In the meantime, I have written a preprocessor that hacks this support in, and also handles PEG parse failures. It is intended to be used in Gogs, Gitea and such.
package main
import (
"bytes"
"context"
"encoding/xml"
"io"
"io/ioutil"
"os"
"strings"
"unicode"
"unicode/utf8"
"github.com/bytesparadise/libasciidoc"
"github.com/bytesparadise/libasciidoc/pkg/renderer"
)
// isTitle returns the title level if the lines seem to form a title,
// zero otherwise. Input lines may inclide trailing newlines.
func isTitle(line1, line2 []byte) int {
// This is a very naïve method, we should target graphemes (thus at least
// NFC normalize the lines first) and account for wide characters.
diff := utf8.RuneCount(line1) - utf8.RuneCount(line2)
if len(line2) < 2 || diff < -1 || diff > 1 {
return 0
}
// "Don't be fooled by back-to-back delimited blocks."
// Still gets fooled by other things, though.
if bytes.IndexFunc(line1, func(r rune) bool {
return unicode.IsLetter(r) || unicode.IsNumber(r)
}) < 0 {
return 0
}
// The underline must be homogenous.
for _, r := range bytes.TrimRight(line2, "\r\n") {
if r != line2[0] {
return 0
}
}
return 1 + strings.IndexByte("=-~^+", line2[0])
}
func writeLine(w *io.PipeWriter, cur, next []byte) []byte {
if level := isTitle(cur, next); level > 0 {
w.Write(append(bytes.Repeat([]byte{'='}, level), ' '))
next = nil
}
w.Write(cur)
return next
}
// ConvertTitles converts AsciiDoc two-line (underlined) titles to single-line.
func ConvertTitles(w *io.PipeWriter, input []byte) {
var last []byte
for _, cur := range bytes.SplitAfter(input, []byte{'\n'}) {
last = writeLine(w, last, cur)
}
writeLine(w, last, nil)
}
func main() {
input, err := ioutil.ReadAll(os.Stdin)
if err != nil {
panic(err)
}
pr, pw := io.Pipe()
go func() {
defer pw.Close()
ConvertTitles(pw, input)
}()
// io.Copy(os.Stdout, pr)
// return
_, err = libasciidoc.ConvertToHTML(context.Background(), pr, os.Stdout,
renderer.IncludeHeaderFooter(true))
if err == nil {
return
}
// Fallback: output all the text sanitized for direct inclusion.
os.Stdout.WriteString("<pre>")
for _, line := range bytes.Split(input, []byte{'\n'}) {
xml.EscapeText(os.Stdout, line)
os.Stdout.WriteString("\n")
}
os.Stdout.WriteString("</pre>")
}
hello @pjanx.

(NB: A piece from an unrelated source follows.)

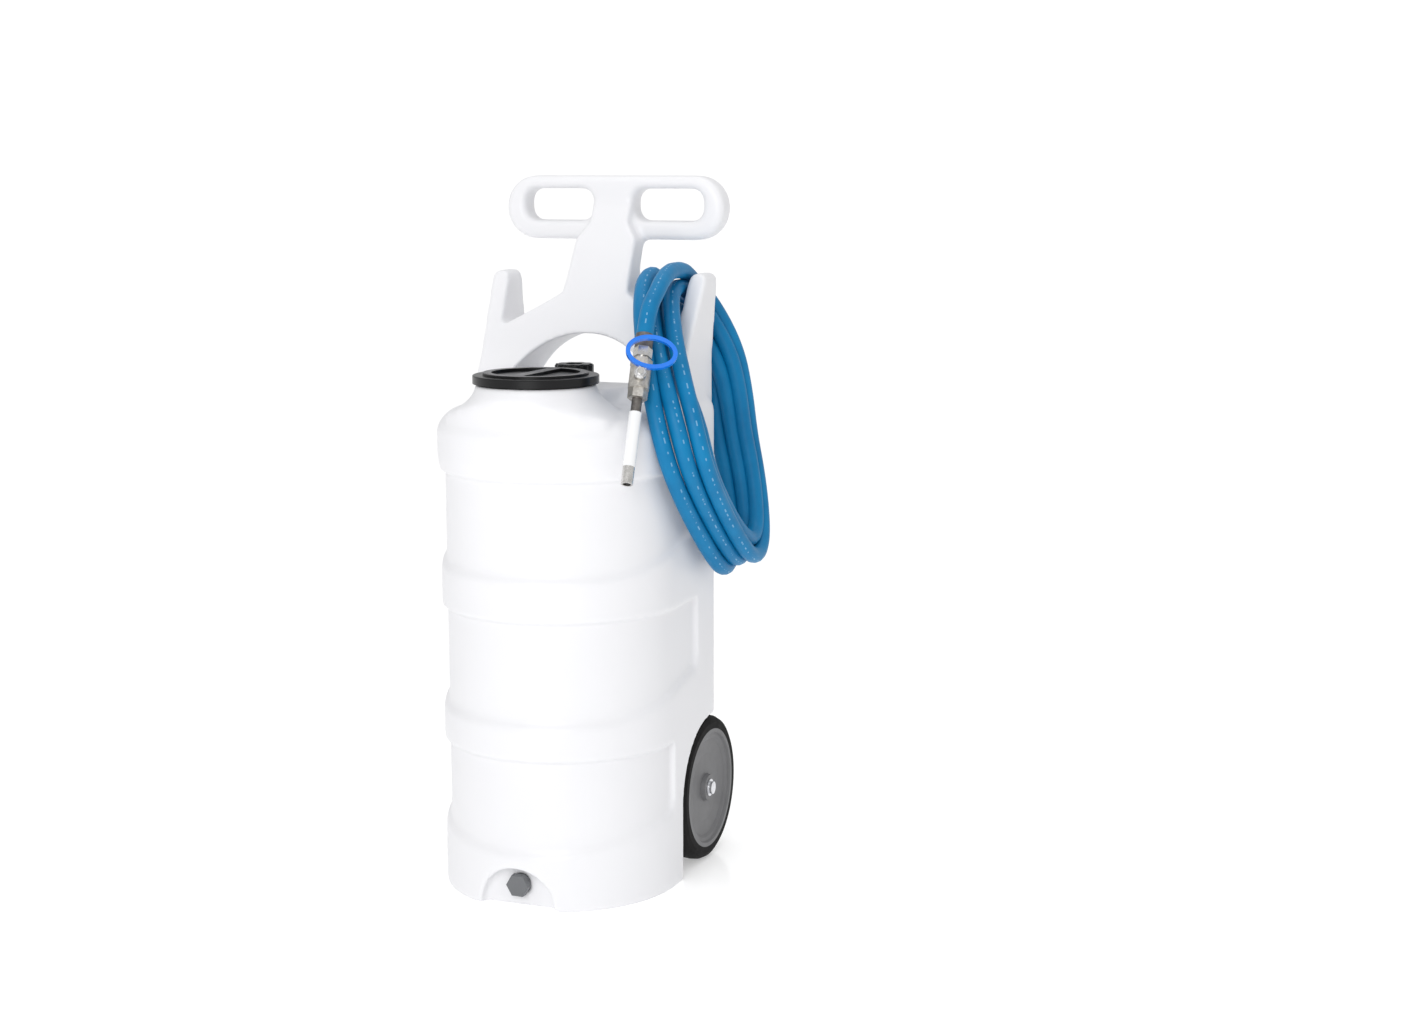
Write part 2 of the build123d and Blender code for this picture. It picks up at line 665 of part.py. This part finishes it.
RING_HALF_LENGTH = 41.5
RING_HALF_HEIGHT = 29.0
RING_THICKNESS = 7.0
with BuildPart() as handle_ring:
    with BuildSketch(stem_plane(24.5)) as band:
        with Locations((HANDLE_RING_CENTRE[0], HANDLE_RING_CENTRE[1] - VALVE_CENTRE)):
            Ellipse(RING_HALF_LENGTH, RING_HALF_HEIGHT)
            Ellipse(RING_HALF_LENGTH - RING_THICKNESS, RING_HALF_HEIGHT - RING_THICKNESS, mode=Mode.SUBTRACT)
    extrude(band.sketch, 8)
save(handle_ring, "handle_ring")

with BuildPart() as handle_bracket:
    with BuildSketch(stem_plane(26)) as strap:
        Circle(10)
        with Locations((-2.1, -7)):
            Rectangle(13, 12, rotation=-17)
        Circle(STEM_R + RUNNING_GAP, mode=Mode.SUBTRACT)
    extrude(strap.sketch, 2.5)
    add(handle_ring.part, mode=Mode.SUBTRACT)
save(handle_bracket, "handle_bracket")

with BuildPart() as handle_nut:
    with BuildSketch(stem_plane(28.5)) as nut:
        RegularPolygon(7.5, 6, major_radius=False)
        Circle(STEM_R + RUNNING_GAP, mode=Mode.SUBTRACT)
    extrude(nut.sketch, 5)
save(handle_nut, "handle_nut")

PIPE_R = 8.3
with BuildPart() as valve_adapter:
    ring_along(92, 96, BALL_R + 0.9, 7.5)
    hex_along(96, 112, 28)
    ring_along(95, 108, 7, mode=Mode.SUBTRACT)
    ring_along(108, 113, PIPE_R, mode=Mode.SUBTRACT)
save(valve_adapter, "valve_adapter")

with BuildPart() as wand_pipe:
    ring_along(108, 238, PIPE_R, 6.3)
save(wand_pipe, "wand_pipe")

with BuildPart() as wand_sleeve:
    ring_along(136, 229, 10.2, PIPE_R)
save(wand_sleeve, "wand_sleeve")

with BuildPart() as wand_tip:
    ring_along(229, 258, 9.6)
    ring_along(228, 238, PIPE_R, mode=Mode.SUBTRACT)
    ring_along(237, 259, 6.8, mode=Mode.SUBTRACT)
save(wand_tip, "wand_tip")
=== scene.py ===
"""Looks of the wheeled tank: a soft white moulding, a black lid and vent cap, grey wheels with
black tyres, and a blue hose wound over one horn that ends in a ball valve and wand.

Units are metres in the row's own frame: +Z up, -Y the front, +X the hose side.
"""
import math

import bmesh
import bpy
import numpy as np
from mathutils import Matrix, Vector


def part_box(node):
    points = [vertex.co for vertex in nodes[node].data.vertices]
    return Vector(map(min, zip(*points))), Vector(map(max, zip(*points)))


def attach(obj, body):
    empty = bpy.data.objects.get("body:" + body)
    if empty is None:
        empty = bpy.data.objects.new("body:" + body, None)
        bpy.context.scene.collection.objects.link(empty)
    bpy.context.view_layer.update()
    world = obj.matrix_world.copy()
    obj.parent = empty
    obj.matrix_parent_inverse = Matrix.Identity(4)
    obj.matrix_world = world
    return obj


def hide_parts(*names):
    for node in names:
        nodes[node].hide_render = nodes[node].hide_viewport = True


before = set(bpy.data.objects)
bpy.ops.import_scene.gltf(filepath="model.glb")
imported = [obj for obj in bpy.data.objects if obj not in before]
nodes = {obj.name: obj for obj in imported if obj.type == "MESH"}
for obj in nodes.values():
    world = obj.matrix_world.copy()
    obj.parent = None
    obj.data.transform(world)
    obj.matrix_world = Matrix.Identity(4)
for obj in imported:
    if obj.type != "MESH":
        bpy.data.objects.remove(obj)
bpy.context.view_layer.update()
scene = bpy.context.scene


# ---------------------------------------------------------------- material helpers
def new_material(name, colour, roughness, metallic=0.0):
    """A material with a Principled shader, and the two as a pair."""
    material = bpy.data.materials.new(name)
    material.use_nodes = True
    shader = material.node_tree.nodes["Principled BSDF"]
    shader.inputs["Base Color"].default_value = (*colour, 1)
    shader.inputs["Roughness"].default_value = roughness
    shader.inputs["Metallic"].default_value = metallic
    return material, shader


def node_of(material, kind, **values):
    """A new shader node, with its inputs set by name."""
    node = material.node_tree.nodes.new(kind)
    for key, value in values.items():
        node.inputs[key.replace("_", " ")].default_value = value
    return node


def wire(material, output, target):
    material.node_tree.links.new(output, target)


def noise(material, scale, detail=4.0, roughness=0.55, stretch=None):
    """Noise over the object's own coordinates, optionally stretched along an axis."""
    place = node_of(material, "ShaderNodeTexCoord").outputs["Object"]
    if stretch:
        mapping = node_of(material, "ShaderNodeMapping", Scale=stretch)
        wire(material, place, mapping.inputs["Vector"])
        place = mapping.outputs["Vector"]
    texture = node_of(material, "ShaderNodeTexNoise", Scale=scale, Detail=detail, Roughness=roughness)
    wire(material, place, texture.inputs["Vector"])
    return texture.outputs["Fac"]


def ramp(material, source, low, high, colour_low, colour_high):
    """Two colours blended by a value between low and high."""
    node = node_of(material, "ShaderNodeValToRGB")
    wire(material, source, node.inputs["Fac"])
    stops = node.color_ramp.elements
    stops[0].position, stops[1].position = low, high
    stops[0].color, stops[1].color = (*colour_low, 1), (*colour_high, 1)
    return node.outputs["Color"]


def remap(material, source, low, high):
    """A value from 0 to 1 spread between low and high."""
    node = node_of(material, "ShaderNodeMapRange", To_Min=low, To_Max=high)
    wire(material, source, node.inputs["Value"])
    return node.outputs["Result"]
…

Back on this issue: I'm not sure how to deal with this request in the grammar yet, but out of curiosity and depending on your workflow, could you use that syntax that is already supported by libasciidoc instead ? (I'm referring to the = , == , etc. prefix on the section title).
And good point for the lack of mention in the LIMITATIONS.adoc file, I'll add that, too. (well, until I find a way to resolve it)
Hi. I've already written that preprocessor above, that works for me. I just wanted to have nice READMEs again, without Ruby or Python on the machine, since I moved my repositories off of GitHub. That has mostly been achieved now, except for the other LIMITATIONS. I enjoy the two line syntax.
ok, thanks for your feedback, @pjanx. For now, my main concern is to be able to parse the "subline" that must have the same length as the title (with one or 2 chars of diff). So I'll keep this issue in the backlog for now until I have a good solution, if that's ok for you ;)
My advice is to not support two-line section titles (setext headings). If/when AsciiDoc gets a spec, this will very likely be dropped. The main reason is that the symbols don't give any indication of the nesting level, so even someone experienced with AsciiDoc like myself can never remember what levels they represent. More important, they conflict with delimited blocks in AsciiDoc, so it makes the language harder / more ambiguous to parse, both for tools and humans.
My advice is to stick with atx headings.
thanks for the feedback, @mojavelinux and happy to see you here ;) Yes, my first concern for not supporting two-line section titles was the parsing, but I also agree with you that the symbol does not easily reflect the section level.